If the scope adjustments are working correctly, the pellet holes should make the corners of a perfect square, and the last pellet should land in the same place as the first – back in the bull.
Bear in mind that this test does rely on you using a rifle that’s capable of shooting accurately and consistently. My Copperhead and HW100 pairing saw the fifth pellet hole touch the first, both bang in the bull, at the combination’s zero distance of 30 yards, meaning that the scope passed this test with flying colours.
Optical clarity was very good, with the Copperhead delivering a nice clear sight picture even in murky low-light conditions.
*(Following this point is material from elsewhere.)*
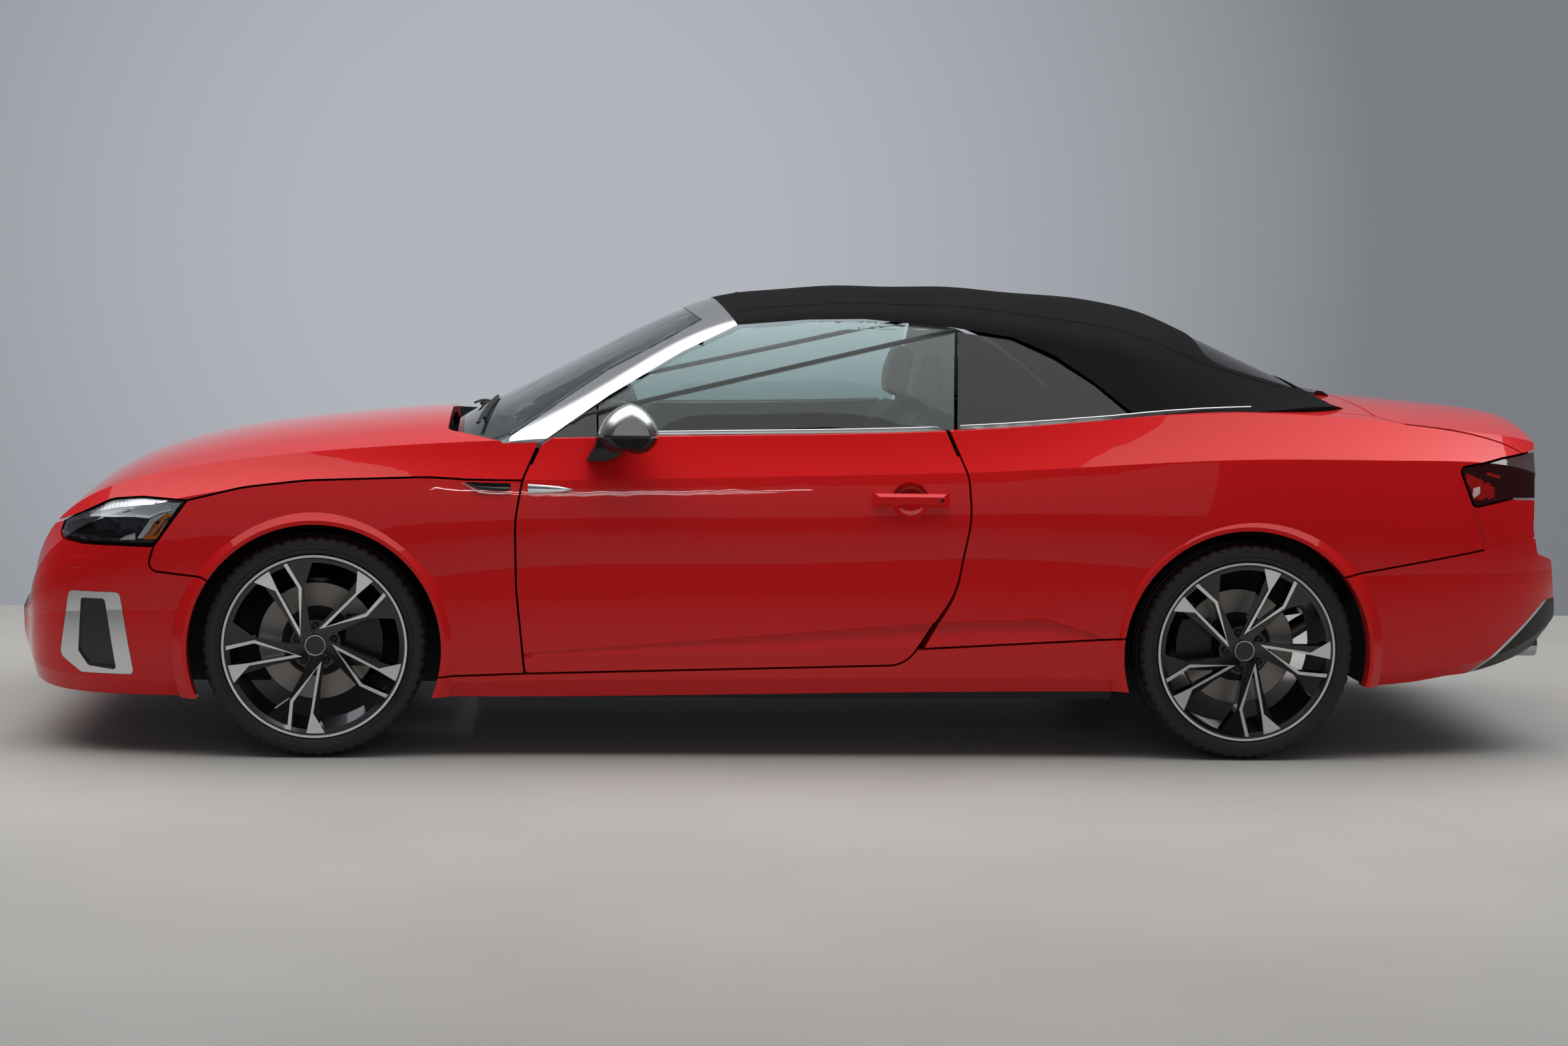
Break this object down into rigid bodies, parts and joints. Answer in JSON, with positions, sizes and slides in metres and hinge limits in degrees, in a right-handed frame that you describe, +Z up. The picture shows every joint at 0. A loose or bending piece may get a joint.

Paper targets can suffer from printing errors and colour bleed, and therefore don’t necessarily offer a fair representation of what a scope has to offer, so I try to make use of more natural vegetation where possible.
Blades of grass, leaves and flowers are all great subjects to view when testing a scope, and the leaves of a wintercreeper were superbly sharp through the Copperhead.
Edge-to-edge clarity was good, with just a hint of blurriness at the periphery. Some lenses provide you with a workable, half-decent sight picture, but the experience can be a bit “meh”. The Copperhead, on the other hand, was a joy to look through.
According to MTC, the Copperhead will parallax down to 10 metres, which I confirmed at the range with the magnification turned up to the full 12x. And turning the mag down to 3x allowed me to get a sharp sight picture at a closer distance of seven metres.
The advice to people encountering a copperhead in the wild is that while it’s not usually lethal, it’s best left alone. My advice about MTC’s Copperhead is different, because it won’t be lethal on your wallet, and it’s well worth taking home.